Parts and joints as JSON
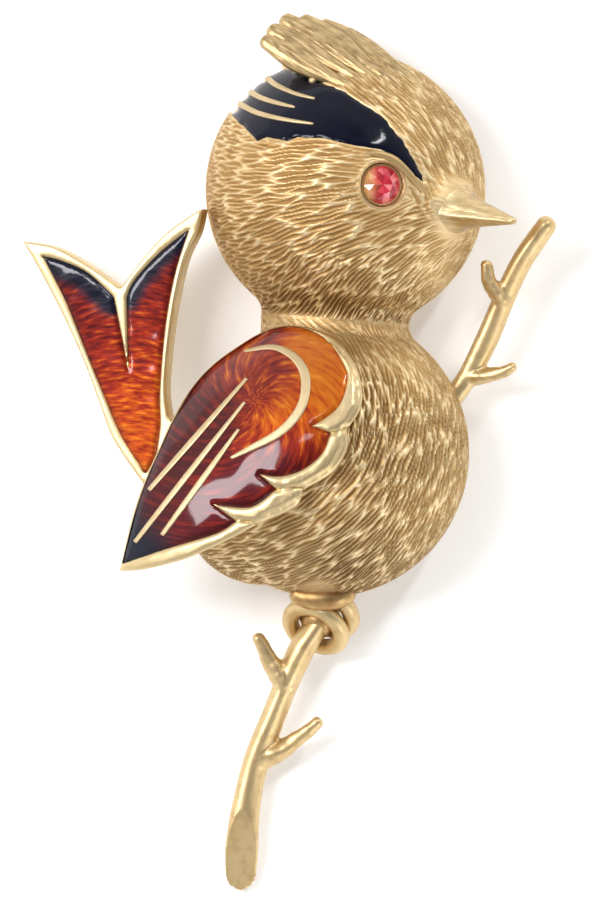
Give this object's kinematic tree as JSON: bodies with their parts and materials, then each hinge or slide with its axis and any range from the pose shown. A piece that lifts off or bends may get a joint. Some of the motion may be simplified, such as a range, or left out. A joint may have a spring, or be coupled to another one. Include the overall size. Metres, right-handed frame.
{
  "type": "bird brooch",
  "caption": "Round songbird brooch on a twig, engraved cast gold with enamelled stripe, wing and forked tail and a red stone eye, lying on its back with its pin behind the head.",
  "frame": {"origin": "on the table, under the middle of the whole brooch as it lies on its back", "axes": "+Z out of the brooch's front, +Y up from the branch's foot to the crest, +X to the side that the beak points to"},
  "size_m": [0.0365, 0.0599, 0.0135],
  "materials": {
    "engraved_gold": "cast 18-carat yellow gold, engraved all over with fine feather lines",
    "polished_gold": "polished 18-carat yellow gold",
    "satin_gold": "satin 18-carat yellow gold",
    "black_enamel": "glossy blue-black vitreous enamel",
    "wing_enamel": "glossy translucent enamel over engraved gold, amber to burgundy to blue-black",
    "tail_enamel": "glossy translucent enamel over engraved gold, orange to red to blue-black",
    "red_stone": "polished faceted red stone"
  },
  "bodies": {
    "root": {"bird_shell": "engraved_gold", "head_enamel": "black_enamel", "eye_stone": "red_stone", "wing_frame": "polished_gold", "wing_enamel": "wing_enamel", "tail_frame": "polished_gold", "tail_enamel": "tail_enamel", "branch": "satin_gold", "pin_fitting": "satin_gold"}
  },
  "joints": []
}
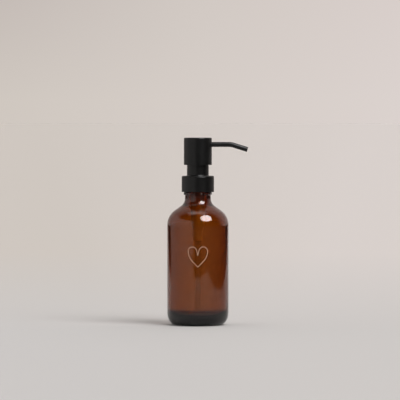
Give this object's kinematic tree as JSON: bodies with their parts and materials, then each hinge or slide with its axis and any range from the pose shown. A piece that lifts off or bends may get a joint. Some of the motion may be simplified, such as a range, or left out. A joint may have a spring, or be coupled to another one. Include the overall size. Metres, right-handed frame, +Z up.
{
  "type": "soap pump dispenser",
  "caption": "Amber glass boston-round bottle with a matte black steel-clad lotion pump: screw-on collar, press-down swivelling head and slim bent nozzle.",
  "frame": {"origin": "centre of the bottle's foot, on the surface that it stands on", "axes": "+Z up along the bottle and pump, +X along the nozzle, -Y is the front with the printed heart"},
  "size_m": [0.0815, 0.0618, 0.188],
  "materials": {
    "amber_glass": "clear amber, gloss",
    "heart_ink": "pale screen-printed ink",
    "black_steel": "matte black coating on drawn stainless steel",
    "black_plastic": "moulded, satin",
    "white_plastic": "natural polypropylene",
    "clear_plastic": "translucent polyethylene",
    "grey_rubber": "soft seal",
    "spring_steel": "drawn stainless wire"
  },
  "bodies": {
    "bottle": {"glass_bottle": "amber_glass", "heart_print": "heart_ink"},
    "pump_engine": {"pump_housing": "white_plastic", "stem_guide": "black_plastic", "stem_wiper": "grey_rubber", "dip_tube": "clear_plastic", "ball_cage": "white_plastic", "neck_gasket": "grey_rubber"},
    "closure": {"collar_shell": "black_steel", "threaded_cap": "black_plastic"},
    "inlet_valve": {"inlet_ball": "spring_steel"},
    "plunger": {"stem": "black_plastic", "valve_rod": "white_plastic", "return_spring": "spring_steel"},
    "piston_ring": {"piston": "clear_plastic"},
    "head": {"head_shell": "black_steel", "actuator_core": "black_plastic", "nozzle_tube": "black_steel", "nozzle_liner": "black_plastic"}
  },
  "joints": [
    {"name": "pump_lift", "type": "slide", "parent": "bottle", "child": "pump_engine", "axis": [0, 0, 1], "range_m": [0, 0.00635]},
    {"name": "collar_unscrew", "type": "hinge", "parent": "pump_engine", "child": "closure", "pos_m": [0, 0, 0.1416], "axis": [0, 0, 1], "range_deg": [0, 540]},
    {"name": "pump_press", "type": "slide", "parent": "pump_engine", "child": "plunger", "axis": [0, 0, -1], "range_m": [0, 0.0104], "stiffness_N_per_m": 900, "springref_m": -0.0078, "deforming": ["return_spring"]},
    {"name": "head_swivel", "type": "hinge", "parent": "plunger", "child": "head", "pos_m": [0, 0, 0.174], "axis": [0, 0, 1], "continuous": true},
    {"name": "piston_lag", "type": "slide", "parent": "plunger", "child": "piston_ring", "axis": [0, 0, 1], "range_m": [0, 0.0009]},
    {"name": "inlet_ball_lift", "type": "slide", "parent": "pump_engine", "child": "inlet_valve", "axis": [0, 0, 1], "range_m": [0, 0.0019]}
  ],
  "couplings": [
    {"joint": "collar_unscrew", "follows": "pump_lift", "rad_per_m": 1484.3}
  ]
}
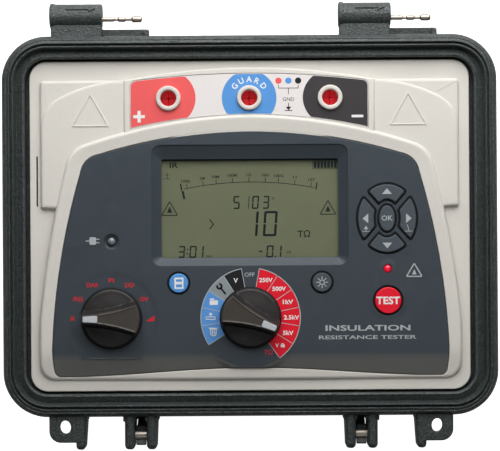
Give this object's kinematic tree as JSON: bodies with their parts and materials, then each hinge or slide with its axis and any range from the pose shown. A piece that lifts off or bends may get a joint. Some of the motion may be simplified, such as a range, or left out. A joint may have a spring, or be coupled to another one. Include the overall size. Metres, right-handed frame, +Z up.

PROBLEM DESCRIPTION:
Extract the full listing and reproduce each line exactly.

ANSWER TO THE PROBLEM:
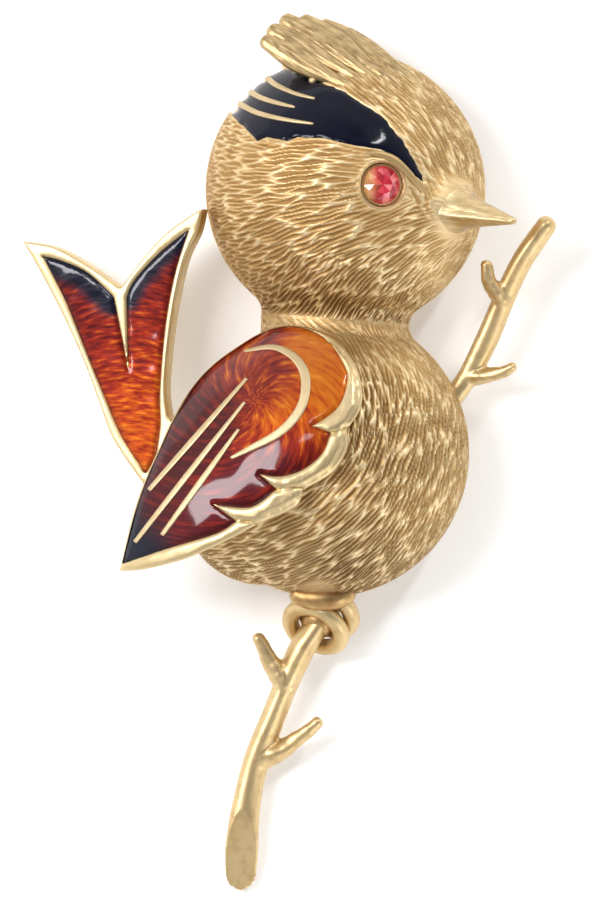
Give this object's kinematic tree as JSON: bodies with their parts and materials, then each hinge or slide with its axis and any range from the pose shown. A piece that lifts off or bends may get a joint. Some of the motion may be simplified, such as a range, or left out. A joint may have a spring, or be coupled to another one. Include the overall size. Metres, right-handed frame.
{
  "type": "bird brooch",
  "caption": "Round songbird brooch on a twig, engraved cast gold with enamelled stripe, wing and forked tail and a red stone eye, lying on its back with its pin behind the head.",
  "frame": {"origin": "on the table, under the middle of the whole brooch as it lies on its back", "axes": "+Z out of the brooch's front, +Y up from the branch's foot to the crest, +X to the side that the beak points to"},
  "size_m": [0.0365, 0.0599, 0.0135],
  "materials": {
    "engraved_gold": "cast 18-carat yellow gold, engraved all over with fine feather lines",
    "polished_gold": "polished 18-carat yellow gold",
    "satin_gold": "satin 18-carat yellow gold",
    "black_enamel": "glossy blue-black vitreous enamel",
    "wing_enamel": "glossy translucent enamel over engraved gold, amber to burgundy to blue-black",
    "tail_enamel": "glossy translucent enamel over engraved gold, orange to red to blue-black",
    "red_stone": "polished faceted red stone"
  },
  "bodies": {
    "root": {"bird_shell": "engraved_gold", "head_enamel": "black_enamel", "eye_stone": "red_stone", "wing_frame": "polished_gold", "wing_enamel": "wing_enamel", "tail_frame": "polished_gold", "tail_enamel": "tail_enamel", "branch": "satin_gold", "pin_fitting": "satin_gold"}
  },
  "joints": []
}
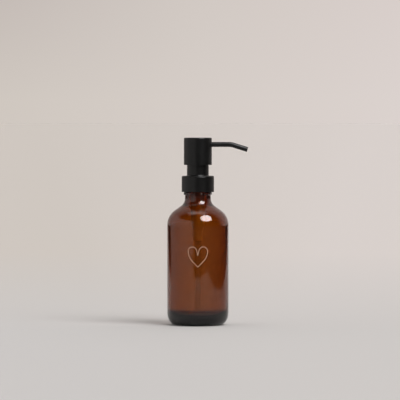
Give this object's kinematic tree as JSON: bodies with their parts and materials, then each hinge or slide with its axis and any range from the pose shown. A piece that lifts off or bends may get a joint. Some of the motion may be simplified, such as a range, or left out. A joint may have a spring, or be coupled to another one. Include the overall size. Metres, right-handed frame, +Z up.
{
  "type": "soap pump dispenser",
  "caption": "Amber glass boston-round bottle with a matte black steel-clad lotion pump: screw-on collar, press-down swivelling head and slim bent nozzle.",
  "frame": {"origin": "centre of the bottle's foot, on the surface that it stands on", "axes": "+Z up along the bottle and pump, +X along the nozzle, -Y is the front with the printed heart"},
  "size_m": [0.0815, 0.0618, 0.188],
  "materials": {
    "amber_glass": "clear amber, gloss",
    "heart_ink": "pale screen-printed ink",
    "black_steel": "matte black coating on drawn stainless steel",
    "black_plastic": "moulded, satin",
    "white_plastic": "natural polypropylene",
    "clear_plastic": "translucent polyethylene",
    "grey_rubber": "soft seal",
    "spring_steel": "drawn stainless wire"
  },
  "bodies": {
    "bottle": {"glass_bottle": "amber_glass", "heart_print": "heart_ink"},
    "pump_engine": {"pump_housing": "white_plastic", "stem_guide": "black_plastic", "stem_wiper": "grey_rubber", "dip_tube": "clear_plastic", "ball_cage": "white_plastic", "neck_gasket": "grey_rubber"},
    "closure": {"collar_shell": "black_steel", "threaded_cap": "black_plastic"},
    "inlet_valve": {"inlet_ball": "spring_steel"},
    "plunger": {"stem": "black_plastic", "valve_rod": "white_plastic", "return_spring": "spring_steel"},
    "piston_ring": {"piston": "clear_plastic"},
    "head": {"head_shell": "black_steel", "actuator_core": "black_plastic", "nozzle_tube": "black_steel", "nozzle_liner": "black_plastic"}
  },
  "joints": [
    {"name": "pump_lift", "type": "slide", "parent": "bottle", "child": "pump_engine", "axis": [0, 0, 1], "range_m": [0, 0.00635]},
    {"name": "collar_unscrew", "type": "hinge", "parent": "pump_engine", "child": "closure", "pos_m": [0, 0, 0.1416], "axis": [0, 0, 1], "range_deg": [0, 540]},
    {"name": "pump_press", "type": "slide", "parent": "pump_engine", "child": "plunger", "axis": [0, 0, -1], "range_m": [0, 0.0104], "stiffness_N_per_m": 900, "springref_m": -0.0078, "deforming": ["return_spring"]},
    {"name": "head_swivel", "type": "hinge", "parent": "plunger", "child": "head", "pos_m": [0, 0, 0.174], "axis": [0, 0, 1], "continuous": true},
    {"name": "piston_lag", "type": "slide", "parent": "plunger", "child": "piston_ring", "axis": [0, 0, 1], "range_m": [0, 0.0009]},
    {"name": "inlet_ball_lift", "type": "slide", "parent": "pump_engine", "child": "inlet_valve", "axis": [0, 0, 1], "range_m": [0, 0.0019]}
  ],
  "couplings": [
    {"joint": "collar_unscrew", "follows": "pump_lift", "rad_per_m": 1484.3}
  ]
}
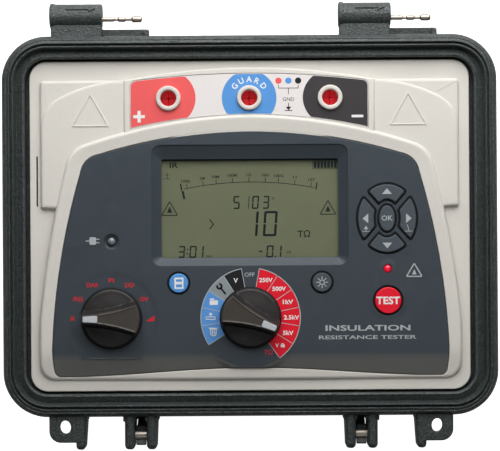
Give this object's kinematic tree as JSON: bodies with their parts and materials, then each hinge or slide with its axis and any range from the pose shown. A piece that lifts off or bends may get a joint. Some of the motion may be simplified, such as a range, or left out. A joint may have a spring, or be coupled to another one. Include the overall size. Metres, right-handed frame, +Z up.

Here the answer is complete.